Tonight's premiere movie is Ang Lee's "Taking Woodstock," starring one of my favorite comedians Demetri Martin. Although I don't have a formal invitation to the red carpet premiere, I've decided to try my luck getting into the screening on different terms. Many companies give away extra tickets to the young people who stand outside the Palais with signs requesting them. Although it's not imperative that I see the movie at it's premiere, I think the experience will be fun whether or not I actually get a ticket.

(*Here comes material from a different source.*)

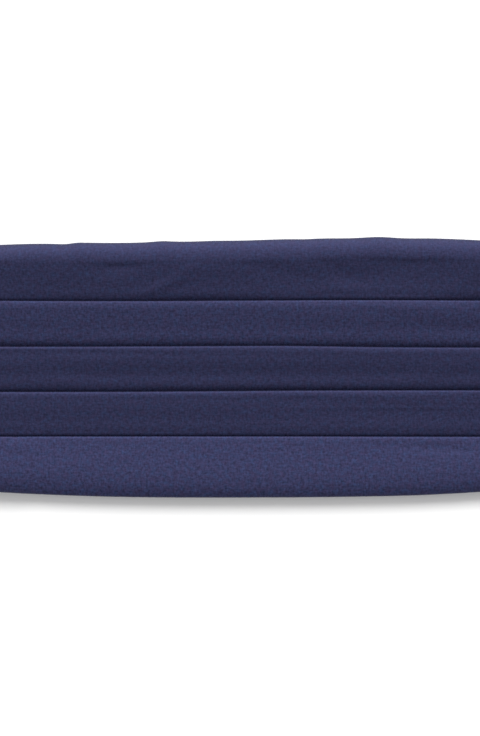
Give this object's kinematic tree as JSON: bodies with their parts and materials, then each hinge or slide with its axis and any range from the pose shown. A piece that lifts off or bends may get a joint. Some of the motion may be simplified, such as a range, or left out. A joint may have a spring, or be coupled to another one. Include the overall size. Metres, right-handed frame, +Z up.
{
  "type": "cummerbund",
  "caption": "Pleated cloth cummerbund, fastened behind by straps and a clasp and lying face up; the pleats open towards its top edge.",
  "frame": {"origin": "on the surface it lies on, under the middle of the whole", "axes": "+X along the length, +Y towards the edge that is worn uppermost, +Z up through the pleated front"},
  "size_m": [0.4676, 0.1217, 0.0118],
  "materials": {
    "pleated_cloth": "matte woven, soft sheen",
    "plain_cloth": "matte woven",
    "webbing": "ribbed narrow weave",
    "clasp_metal": "plated, satin"
  },
  "bodies": {
    "root": {"pleated_panel": "pleated_cloth", "end_tab_left": "plain_cloth", "end_tab_right": "plain_cloth", "strap_left": "webbing", "strap_right": "webbing", "clasp": "clasp_metal"}
  },
  "joints": []
}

Technically, I can see the movie tomorrow afternoon in a smaller theatre without this hassle. I just won't get to walk the red carpet, see Emile Hirsch (and Ang Lee), take pictures, dress up--and basically it won't be as good. Fingers crossed!
I GOT IN!
I arrived outside of the Palais all dressed up at 9 pm for the 10 o' clock showing of "Taking Woodstock." I made a sign using a sheet of paper from a legal pad and an ink pen, saying "Invitation to Taking Woodstock, SVP! ☺."
Friday, May 15--Today it rains, which changes everything. Yesterday the air was so European with cigarette smoke and hints of ocean musk. Today the air is damp, humid and rainy. A little sad. My first full day at Cannes! This afternoon the American Pavillion named their Conference Center in honor of grandfather. He has done a lot of Q and As and interviews there. There was tons of press, and Martin Scorsese was there to do the dedication. Everyone was excited and full of this nervous anxiety to do their jobs right at all costs. Afterwards in the Green Room, I had the honor of meeting the director of the festival, Thierry Frémaux. I also met some great friends of my grandfather's, the very French Pierre Rissient, who he just wrote about; the Australian director Paul Cox, Uma and Gerson da Cunha from India. These were only a few of the people touched by grandfather's genuine personality and devotion to the art of cinema.

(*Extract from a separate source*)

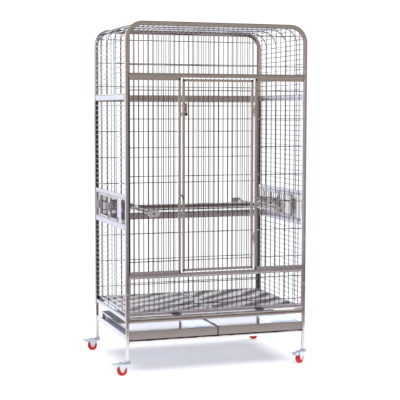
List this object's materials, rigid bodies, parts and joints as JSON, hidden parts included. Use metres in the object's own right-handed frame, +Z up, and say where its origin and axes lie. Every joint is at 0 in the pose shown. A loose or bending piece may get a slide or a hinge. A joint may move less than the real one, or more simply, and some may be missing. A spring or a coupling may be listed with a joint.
{
  "type": "bird cage on stand",
  "caption": "Tall stainless parrot cage with rounded top, hinged lockable door, swing-out feeder doors with bowls, perch, pull-out grates and trays, braked swivel casters.",
  "frame": {"origin": "on the floor under the middle of the overall bounding box, with the casters trailing to the left", "axes": "+X to the right seen from the front, +Y from the front to the back, +Z up from the floor"},
  "size_m": [1.0132, 0.6818, 1.684],
  "materials": {
    "tube": "polished stainless square and round tube",
    "wire": "polished stainless wire, spot welded",
    "sheet": "smooth stainless sheet",
    "bowl": "polished stainless bowl",
    "dark": "darker polished steel fittings",
    "zinc": "zinc-plated pressed steel",
    "red": "red moulded plastic wheel"
  },
  "bodies": {
    "cage": {"front_frame": "tube", "front_upper_grille": "wire", "front_lower_grille": "wire", "back_frame": "tube", "back_upper_grille": "wire", "back_lower_grille": "wire", "back_middle_grille": "wire", "front_left_panel": "wire", "front_right_panel": "wire", "lower_door_hinge": "tube", "upper_door_hinge": "tube", "lock_keeper": "tube", "latch_catch": "tube", "left_lower_panel": "wire", "left_upper_panel": "wire", "left_feeder_strip": "tube", "right_lower_panel": "wire", "right_upper_panel": "wire", "right_feeder_strip": "tube", "roof_panel": "wire", "left_perch_rail": "tube", "right_perch_rail": "tube", "perch": "tube", "left_tray_rail": "tube", "right_tray_rail": "tube", "centre_runner": "tube"},
    "door": {"front_door": "wire", "lock_case": "tube"},
    "bolt": {"lock_bolt": "dark"},
    "latch": {"latch_lever": "dark"},
    "left_front_feeder": {"left_front_feeder_door": "wire"},
    "left_front_bowl": {"left_front_bowl": "bowl"},
    "left_front_button": {"left_front_turn_button": "dark"},
    "left_rear_feeder": {"left_rear_feeder_door": "wire"},
    "left_rear_bowl": {"left_rear_bowl": "bowl"},
    "left_rear_button": {"left_rear_turn_button": "dark"},
    "right_front_feeder": {"right_front_feeder_door": "wire"},
    "right_front_bowl": {"right_front_bowl": "bowl"},
    "right_front_button": {"right_front_turn_button": "dark"},
    "right_rear_feeder": {"right_rear_feeder_door": "wire"},
    "right_rear_bowl": {"right_rear_bowl": "bowl"},
    "right_rear_button": {"right_rear_turn_button": "dark"},
    "left_grate": {"left_grate": "wire", "left_grate_handle": "dark"},
    "left_tray": {"left_tray": "sheet"},
    "right_grate": {"right_grate": "wire", "right_grate_handle": "dark"},
    "right_tray": {"right_tray": "sheet"},
    "front_left_caster": {"front_left_caster_fork": "zinc"},
    "front_left_wheel": {"front_left_caster_wheel": "red"},
    "front_left_pedal": {"front_left_brake_pedal": "zinc"},
    "front_right_caster": {"front_right_caster_fork": "zinc"},
    "front_right_wheel": {"front_right_caster_wheel": "red"},
    "front_right_pedal": {"front_right_brake_pedal": "zinc"},
    "rear_left_caster": {"rear_left_caster_fork": "zinc"},
    "rear_left_wheel": {"rear_left_caster_wheel": "red"},
    "rear_left_pedal": {"rear_left_brake_pedal": "zinc"},
    "rear_right_caster": {"rear_right_caster_fork": "zinc"},
    "rear_right_wheel": {"rear_right_caster_wheel": "red"},
    "rear_right_pedal": {"rear_right_brake_pedal": "zinc"}
  },
  "joints": [
    {"name": "door_swing", "type": "hinge", "parent": "cage", "child": "door", "pos_m": [0.2182, -0.3041, 0.95], "axis": [0, 0, 1], "range_deg": [0, 170]},
    {"name": "bolt_slide", "type": "slide", "parent": "door", "child": "bolt", "axis": [-1, 0, 0], "range_m": [0, 0.012]},
    {"name": "latch_turn", "type": "hinge", "parent": "door", "child": "latch", "pos_m": [-0.1435, -0.3035, 0.838], "axis": [0, -1, 0], "range_deg": [0, 60]},
    {"name": "left_front_feeder_swing", "type": "hinge", "parent": "cage", "child": "left_front_feeder", "pos_m": [-0.4335, 0.0334, 0.7815], "axis": [0, 0, -1], "range_deg": [0, 95]},
    {"name": "left_front_bowl_lift", "type": "slide", "parent": "left_front_feeder", "child": "left_front_bowl", "axis": [0, 0, 1], "range_m": [0, 0.04]},
    {"name": "left_front_button_turn", "type": "hinge", "parent": "cage", "child": "left_front_button", "pos_m": [-0.431, -0.1416, 0.74], "axis": [1, 0, 0], "range_deg": [0, 90]},
    {"name": "left_rear_feeder_swing", "type": "hinge", "parent": "cage", "child": "left_rear_feeder", "pos_m": [-0.4335, 0.2454, 0.7815], "axis": [0, 0, -1], "range_deg": [0, 95]},
    {"name": "left_rear_bowl_lift", "type": "slide", "parent": "left_rear_feeder", "child": "left_rear_bowl", "axis": [0, 0, 1], "range_m": [0, 0.04]},
    {"name": "left_rear_button_turn", "type": "hinge", "parent": "cage", "child": "left_rear_button", "pos_m": [-0.431, 0.0414, 0.74], "axis": [1, 0, 0], "range_deg": [0, 90]},
    {"name": "right_front_feeder_swing", "type": "hinge", "parent": "cage", "child": "right_front_feeder", "pos_m": [0.4985, 0.0334, 0.7815], "axis": [0, 0, 1], "range_deg": [0, 95]},
    {"name": "right_front_bowl_lift", "type": "slide", "parent": "right_front_feeder", "child": "right_front_bowl", "axis": [0, 0, 1], "range_m": [0, 0.04]},
    {"name": "right_front_button_turn", "type": "hinge", "parent": "cage", "child": "right_front_button", "pos_m": [0.496, -0.1416, 0.74], "axis": [1, 0, 0], "range_deg": [0, 90]},
    {"name": "right_rear_feeder_swing", "type": "hinge", "parent": "cage", "child": "right_rear_feeder", "pos_m": [0.4985, 0.2454, 0.7815], "axis": [0, 0, 1], "range_deg": [0, 95]},
    {"name": "right_rear_bowl_lift", "type": "slide", "parent": "right_rear_feeder", "child": "right_rear_bowl", "axis": [0, 0, 1], "range_m": [0, 0.04]},
    {"name": "right_rear_button_turn", "type": "hinge", "parent": "cage", "child": "right_rear_button", "pos_m": [0.496, 0.0414, 0.74], "axis": [1, 0, 0], "range_deg": [0, 90]},
    {"name": "left_grate_slide", "type": "slide", "parent": "cage", "child": "left_grate", "axis": [0, -1, 0], "range_m": [0, 0.56]},
    {"name": "left_tray_slide", "type": "slide", "parent": "cage", "child": "left_tray", "axis": [0, -1, 0], "range_m": [0, 0.56]},
    {"name": "right_grate_slide", "type": "slide", "parent": "cage", "child": "right_grate", "axis": [0, -1, 0], "range_m": [0, 0.56]},
    {"name": "right_tray_slide", "type": "slide", "parent": "cage", "child": "right_tray", "axis": [0, -1, 0], "range_m": [0, 0.56]},
    {"name": "front_left_caster_swivel", "type": "hinge", "parent": "cage", "child": "front_left_caster", "pos_m": [-0.4245, -0.2931, 0.063], "axis": [0, 0, 1], "continuous": true},
    {"name": "front_left_wheel_spin", "type": "hinge", "parent": "front_left_caster", "child": "front_left_wheel", "pos_m": [-0.4515, -0.2931, 0.025], "axis": [0, 1, 0], "continuous": true},
    {"name": "front_left_pedal_press", "type": "hinge", "parent": "front_left_caster", "child": "front_left_pedal", "pos_m": [-0.458, -0.2931, 0.0565], "axis": [0, -1, 0], "range_deg": [0, 15]},
    {"name": "front_right_caster_swivel", "type": "hinge", "parent": "cage", "child": "front_right_caster", "pos_m": [0.4895, -0.2931, 0.063], "axis": [0, 0, 1], "continuous": true},
    {"name": "front_right_wheel_spin", "type": "hinge", "parent": "front_right_caster", "child": "front_right_wheel", "pos_m": [0.46566, -0.30578, 0.025], "axis": [-0.4695, 0.8829, 0], "continuous": true},
    {"name": "front_right_pedal_press", "type": "hinge", "parent": "front_right_caster", "child": "front_right_pedal", "pos_m": [0.45992, -0.30883, 0.0565], "axis": [0.4695, -0.8829, 0], "range_deg": [0, 15]},
    {"name": "rear_left_caster_swivel", "type": "hinge", "parent": "cage", "child": "rear_left_caster", "pos_m": [-0.4245, 0.3249, 0.063], "axis": [0, 0, 1], "continuous": true},
    {"name": "rear_left_wheel_spin", "type": "hinge", "parent": "rear_left_caster", "child": "rear_left_wheel", "pos_m": [-0.4515, 0.3249, 0.025], "axis": [0, 1, 0], "continuous": true},
    {"name": "rear_left_pedal_press", "type": "hinge", "parent": "rear_left_caster", "child": "rear_left_pedal", "pos_m": [-0.458, 0.3249, 0.0565], "axis": [0, -1, 0], "range_deg": [0, 15]},
    {"name": "rear_right_caster_swivel", "type": "hinge", "parent": "cage", "child": "rear_right_caster", "pos_m": [0.4895, 0.3249, 0.063], "axis": [0, 0, 1], "continuous": true},
    {"name": "rear_right_wheel_spin", "type": "hinge", "parent": "rear_right_caster", "child": "rear_right_wheel", "pos_m": [0.4625, 0.3249, 0.025], "axis": [0, 1, 0], "continuous": true},
    {"name": "rear_right_pedal_press", "type": "hinge", "parent": "rear_right_caster", "child": "rear_right_pedal", "pos_m": [0.456, 0.3249, 0.0565], "axis": [0, -1, 0], "range_deg": [0, 15]}
  ]
}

Raven Evans, a Cannes first-timer, will be a sophomore at Pomona College this September.
Thursday, May 14--It might be assumed that a first entry, like this one, be a fairly formal introduction. As a student at a small liberal arts college, I now see formal introductions as an overrated formality. For example, the box to the right of this text will inform you that I am my parent's child, and that I am a teenage student.
My most recent experience with introductions in large quantities was the first two weeks on my college's campus. I spent this time shaking hands and answering the same three questions about myself over and over; 80% of the time I knew the answers to all the questions I intended to ask. Most likely, I recognized a face and name from doing some research on some social networking website, and considering they are attending one of the best liberal arts colleges in America, I'm sure they are doing some version of "great."